Upon acceptance in the project, the entire process will take approximately 6-9 months and will consist of four stages: preparation, decision-making training, healing circle process and plan of care.

The facilitator and volunteer community facilitator will lead the healing circle process. Careful attention has been given to identifying culturally specific community organizations, with the capacity to partner as support pending the identified needs of the young person and their families.
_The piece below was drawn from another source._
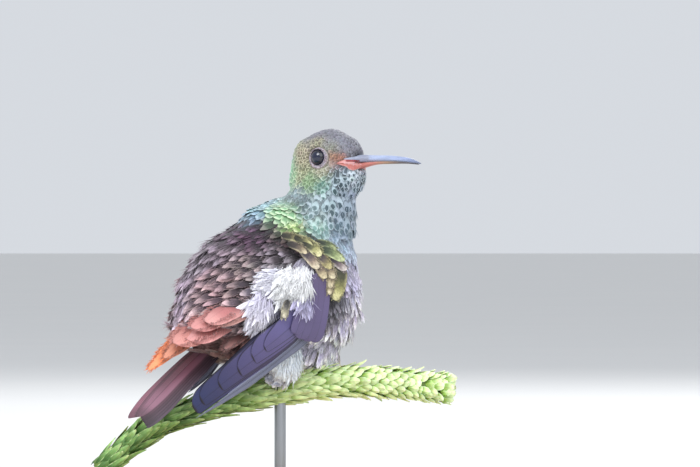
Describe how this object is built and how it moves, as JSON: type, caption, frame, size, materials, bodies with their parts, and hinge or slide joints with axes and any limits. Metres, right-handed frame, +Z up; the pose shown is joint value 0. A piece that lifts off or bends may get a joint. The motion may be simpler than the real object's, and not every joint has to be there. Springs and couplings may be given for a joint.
{
  "type": "hummingbird",
  "caption": "Life-size hummingbird with fluffed plumage, perched along a cut flower spike that a round base and one rod hold up.",
  "frame": {"origin": "the centre of the display stand's underside, so the part rests on z = 0", "axes": "+Z up; +X the way the bird looks along the perch, with its body turned 27 degrees from +X towards +Y and its head 38 degrees towards -Y"},
  "size_m": [0.1023, 0.084, 0.1028],
  "materials": {
    "feathers_head": "satin",
    "feathers_neck": "satin",
    "feathers_body": "matte",
    "wing_coverts": "satin",
    "wing_feathers": "satin",
    "tail_feathers": "satin",
    "tail_covert_feathers": "matte",
    "down": "matte",
    "eye": "gloss",
    "eyelid": "matte",
    "bill_upper": "satin",
    "bill_lower": "satin",
    "foot_skin": "matte",
    "spike": "satin",
    "stand_wood": "satin",
    "stand_steel": "satin"
  },
  "bodies": {
    "root": {"head": "feathers_head", "neck": "feathers_neck", "trunk": "feathers_body", "bill_upper": "bill_upper", "bill_lower": "bill_lower", "eye_right": "eye", "eye_left": "eye", "tail": "tail_feathers", "tail_coverts": "tail_covert_feathers", "thigh_right": "down", "foot_right": "foot_skin", "thigh_left": "down", "foot_left": "foot_skin", "perch": "spike", "stand_base": "stand_wood", "stand_rod": "stand_steel", "wing_right_coverts": "wing_coverts", "wing_right_secondaries": "wing_feathers", "wing_right_primaries": "wing_feathers", "wing_left_coverts": "wing_coverts", "wing_left_secondaries": "wing_feathers", "wing_left_primaries": "wing_feathers"}
  },
  "joints": []
}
Refer a youth or family now.

Project Stages Referral & Acceptance

Stage 1: Preparation:

All circle participants are informed of the process, rules, and guidelines to establish a safe space and respect for all.

Stage 2: Decision Making:

The young person will complete six decision-making and problem-solving training sessions. This stage helps the young person explore emotions behind actions, identify problems, solutions to conflicts, and cultural/ gender influences and model the decision-making process. The young person then reflects on the current incident to explore where and how their thinking could have changed.

Stage 3: Restorative Healing Circle process:

This stage aims to create understanding between key participants, identify root issues and build community connections/ resources through a reparation plan of care.

Stage 4: Reparation Plan/ Final Report:

Reparation Plan is completed, and the final report is shared with the referral source and stakeholders.

Please Note: The CCRJ project is not a punitive process and does not act as a courtroom seeking to convict or impose penalties. The process aims to create understanding through structured dialogues that lead to a collective reparation plan to address some underlying issues impacting the young person. The plan created will be supported through the established community partner resources.